** BEGIN STORED RECORDS **

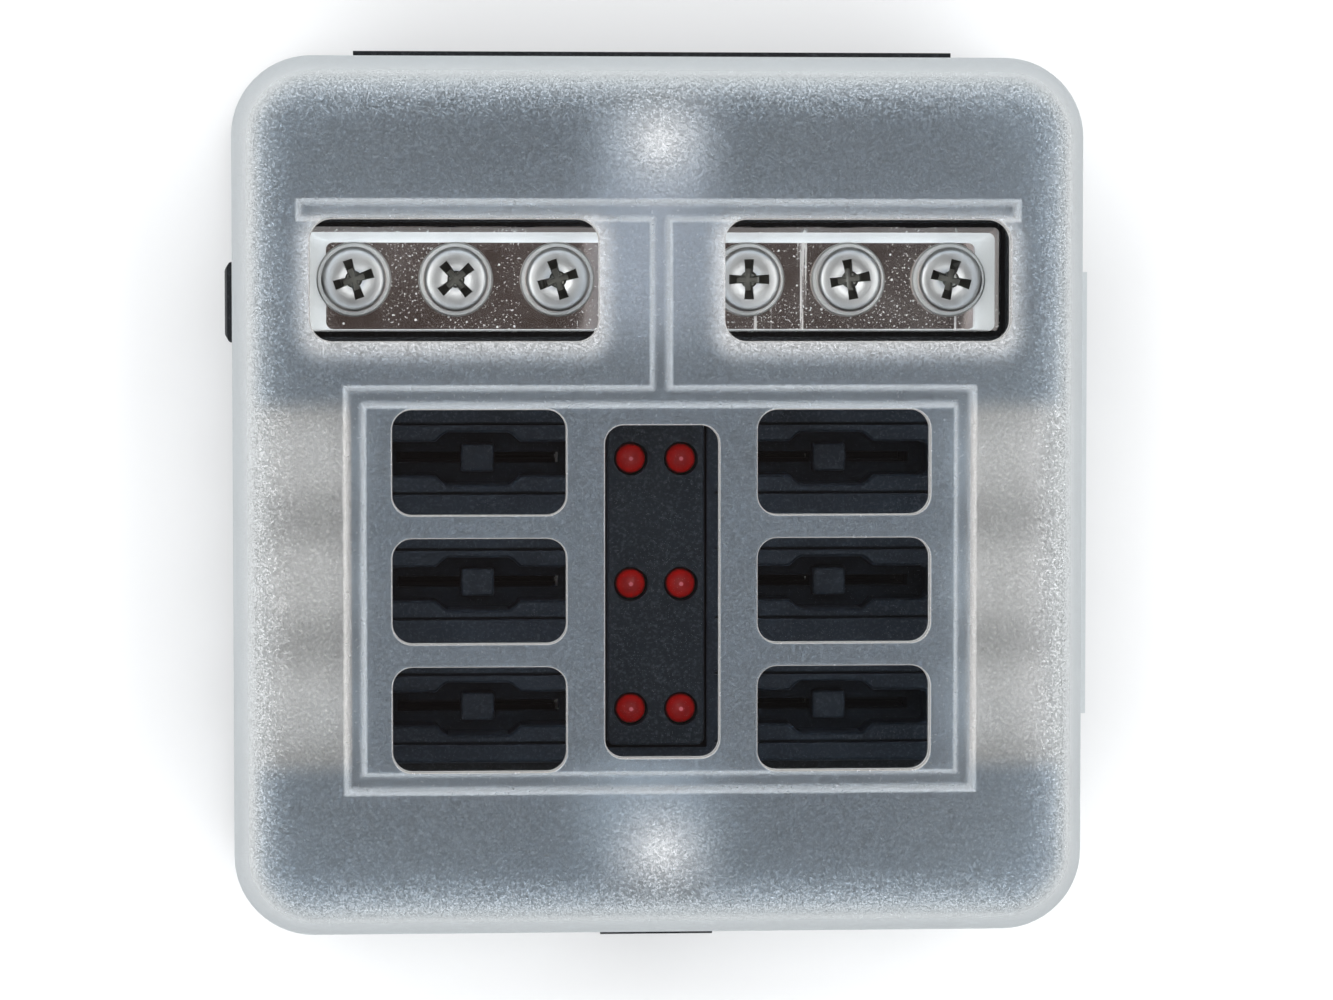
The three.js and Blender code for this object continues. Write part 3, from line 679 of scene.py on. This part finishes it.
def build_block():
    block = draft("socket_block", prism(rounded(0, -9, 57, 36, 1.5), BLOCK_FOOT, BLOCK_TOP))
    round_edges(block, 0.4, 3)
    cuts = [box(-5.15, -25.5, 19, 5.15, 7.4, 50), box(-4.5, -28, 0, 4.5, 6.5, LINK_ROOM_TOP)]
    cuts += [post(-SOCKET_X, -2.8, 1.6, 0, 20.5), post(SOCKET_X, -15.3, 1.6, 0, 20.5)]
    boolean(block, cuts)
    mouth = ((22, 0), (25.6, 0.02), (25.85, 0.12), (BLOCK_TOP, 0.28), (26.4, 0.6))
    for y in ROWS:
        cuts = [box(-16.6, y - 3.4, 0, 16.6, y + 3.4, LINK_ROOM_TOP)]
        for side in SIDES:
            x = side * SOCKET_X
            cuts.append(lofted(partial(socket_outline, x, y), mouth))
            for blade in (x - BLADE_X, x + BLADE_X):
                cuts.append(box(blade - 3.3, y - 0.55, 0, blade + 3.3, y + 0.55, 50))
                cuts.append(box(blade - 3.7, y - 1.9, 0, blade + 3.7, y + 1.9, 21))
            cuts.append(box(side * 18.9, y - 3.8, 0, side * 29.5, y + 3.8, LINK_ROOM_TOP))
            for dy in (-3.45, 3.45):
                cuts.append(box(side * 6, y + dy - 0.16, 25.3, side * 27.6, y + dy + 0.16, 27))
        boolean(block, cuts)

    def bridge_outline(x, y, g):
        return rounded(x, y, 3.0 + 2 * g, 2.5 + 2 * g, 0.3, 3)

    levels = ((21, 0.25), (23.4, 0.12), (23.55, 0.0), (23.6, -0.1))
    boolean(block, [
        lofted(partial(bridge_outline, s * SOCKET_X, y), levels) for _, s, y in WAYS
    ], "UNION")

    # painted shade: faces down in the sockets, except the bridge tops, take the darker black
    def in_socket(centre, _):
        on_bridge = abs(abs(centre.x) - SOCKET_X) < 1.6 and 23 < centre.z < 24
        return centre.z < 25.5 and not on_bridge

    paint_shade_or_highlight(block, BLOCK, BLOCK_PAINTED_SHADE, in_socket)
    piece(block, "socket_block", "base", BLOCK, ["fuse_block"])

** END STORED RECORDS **
** BEGIN STORED RECORDS **

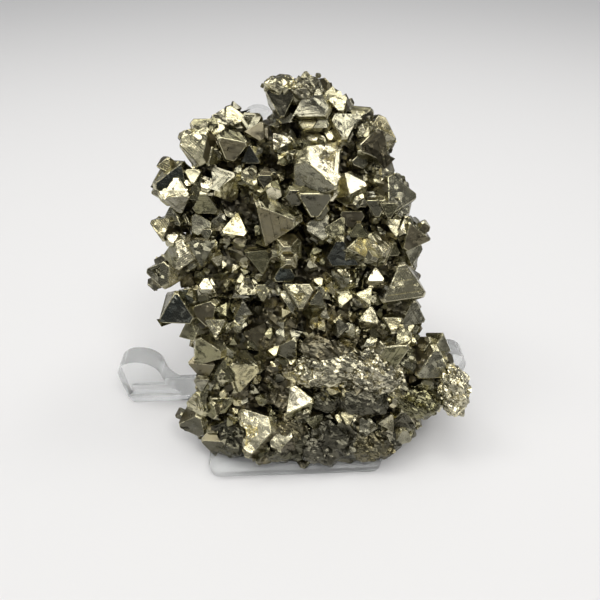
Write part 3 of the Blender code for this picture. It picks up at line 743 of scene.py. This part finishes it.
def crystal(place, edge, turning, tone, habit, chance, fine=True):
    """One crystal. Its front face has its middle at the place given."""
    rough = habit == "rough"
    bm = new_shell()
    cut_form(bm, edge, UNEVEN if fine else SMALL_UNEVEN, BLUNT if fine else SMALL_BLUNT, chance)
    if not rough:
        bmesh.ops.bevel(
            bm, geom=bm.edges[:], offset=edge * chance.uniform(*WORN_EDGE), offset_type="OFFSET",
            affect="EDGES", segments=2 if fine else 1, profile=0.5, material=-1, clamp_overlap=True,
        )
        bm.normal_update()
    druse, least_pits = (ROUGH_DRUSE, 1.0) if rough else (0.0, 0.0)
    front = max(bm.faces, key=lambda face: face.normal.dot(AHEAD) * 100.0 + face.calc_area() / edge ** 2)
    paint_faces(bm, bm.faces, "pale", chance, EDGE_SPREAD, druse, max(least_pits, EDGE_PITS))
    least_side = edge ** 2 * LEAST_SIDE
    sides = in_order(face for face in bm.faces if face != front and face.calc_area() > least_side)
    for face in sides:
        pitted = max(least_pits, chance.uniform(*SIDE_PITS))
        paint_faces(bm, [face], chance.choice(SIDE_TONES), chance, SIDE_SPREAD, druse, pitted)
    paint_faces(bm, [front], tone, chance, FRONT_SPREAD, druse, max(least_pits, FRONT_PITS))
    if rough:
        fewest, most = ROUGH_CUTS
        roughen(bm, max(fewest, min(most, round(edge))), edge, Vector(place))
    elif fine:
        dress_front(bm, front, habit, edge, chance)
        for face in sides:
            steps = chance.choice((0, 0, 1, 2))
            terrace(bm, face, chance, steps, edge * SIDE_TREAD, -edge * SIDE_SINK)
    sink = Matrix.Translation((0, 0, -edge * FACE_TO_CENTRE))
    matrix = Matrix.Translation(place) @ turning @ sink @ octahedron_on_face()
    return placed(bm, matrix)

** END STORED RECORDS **

> **GIVEN PROBLEM**: Your task is to collect every line above that contains the word "this".

> **RESULT**:
The three.js and Blender code for this object continues. Write part 3, from line 679 of scene.py on. This part finishes it.
Write part 3 of the Blender code for this picture. It picks up at line 743 of scene.py. This part finishes it.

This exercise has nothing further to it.